**Written exercise**. From the entries below, please gather each line containing the string "this".

**Provided data**.

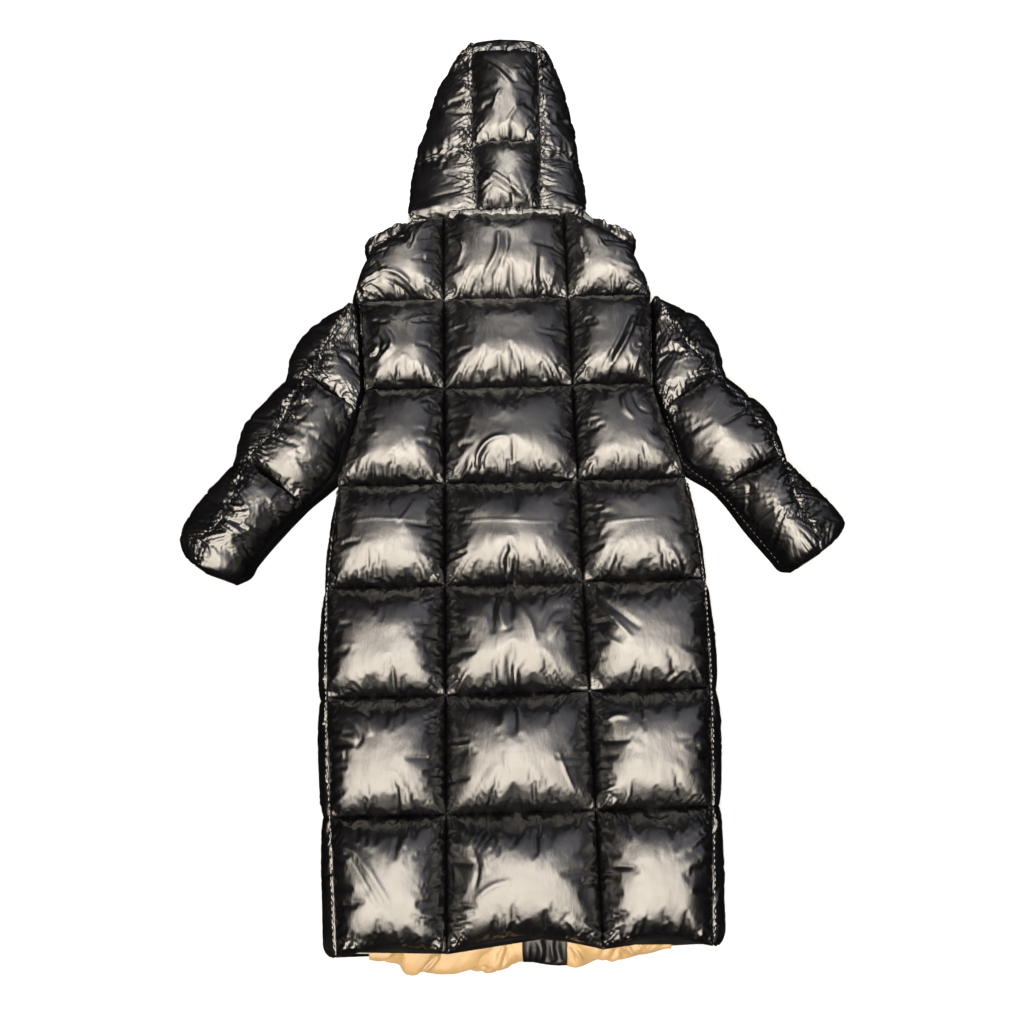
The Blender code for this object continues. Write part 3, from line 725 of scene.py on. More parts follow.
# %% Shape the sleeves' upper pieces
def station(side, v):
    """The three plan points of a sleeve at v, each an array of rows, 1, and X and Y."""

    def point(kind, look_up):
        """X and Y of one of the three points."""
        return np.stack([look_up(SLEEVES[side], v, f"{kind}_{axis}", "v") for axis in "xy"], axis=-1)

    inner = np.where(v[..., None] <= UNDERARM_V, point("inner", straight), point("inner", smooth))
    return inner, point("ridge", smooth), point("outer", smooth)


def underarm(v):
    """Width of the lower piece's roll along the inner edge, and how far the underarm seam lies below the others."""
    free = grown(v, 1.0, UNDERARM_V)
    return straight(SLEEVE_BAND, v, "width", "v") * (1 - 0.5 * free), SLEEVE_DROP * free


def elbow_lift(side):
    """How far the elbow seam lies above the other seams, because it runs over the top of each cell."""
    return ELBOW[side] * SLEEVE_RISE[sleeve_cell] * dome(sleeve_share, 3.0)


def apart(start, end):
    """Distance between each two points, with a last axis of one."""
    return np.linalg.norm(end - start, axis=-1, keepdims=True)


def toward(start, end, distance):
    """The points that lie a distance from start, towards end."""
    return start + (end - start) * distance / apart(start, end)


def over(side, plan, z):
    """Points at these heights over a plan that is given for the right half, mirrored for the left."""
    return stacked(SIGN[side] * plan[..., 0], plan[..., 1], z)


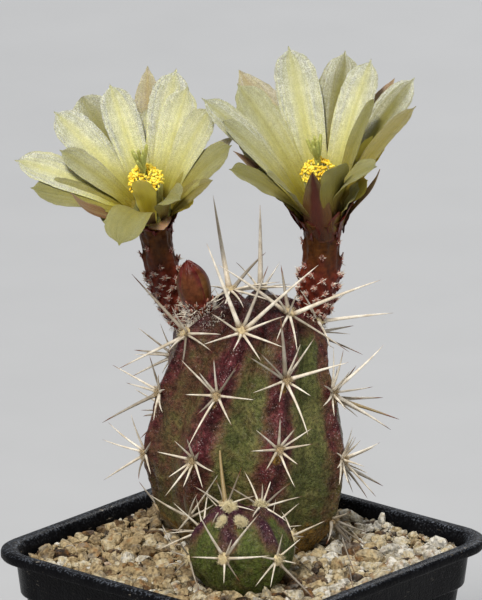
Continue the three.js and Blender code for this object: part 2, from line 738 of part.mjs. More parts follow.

**The result**.
The Blender code for this object continues. Write part 3, from line 725 of scene.py on. More parts follow.
Continue the three.js and Blender code for this object: part 2, from line 738 of part.mjs. More parts follow.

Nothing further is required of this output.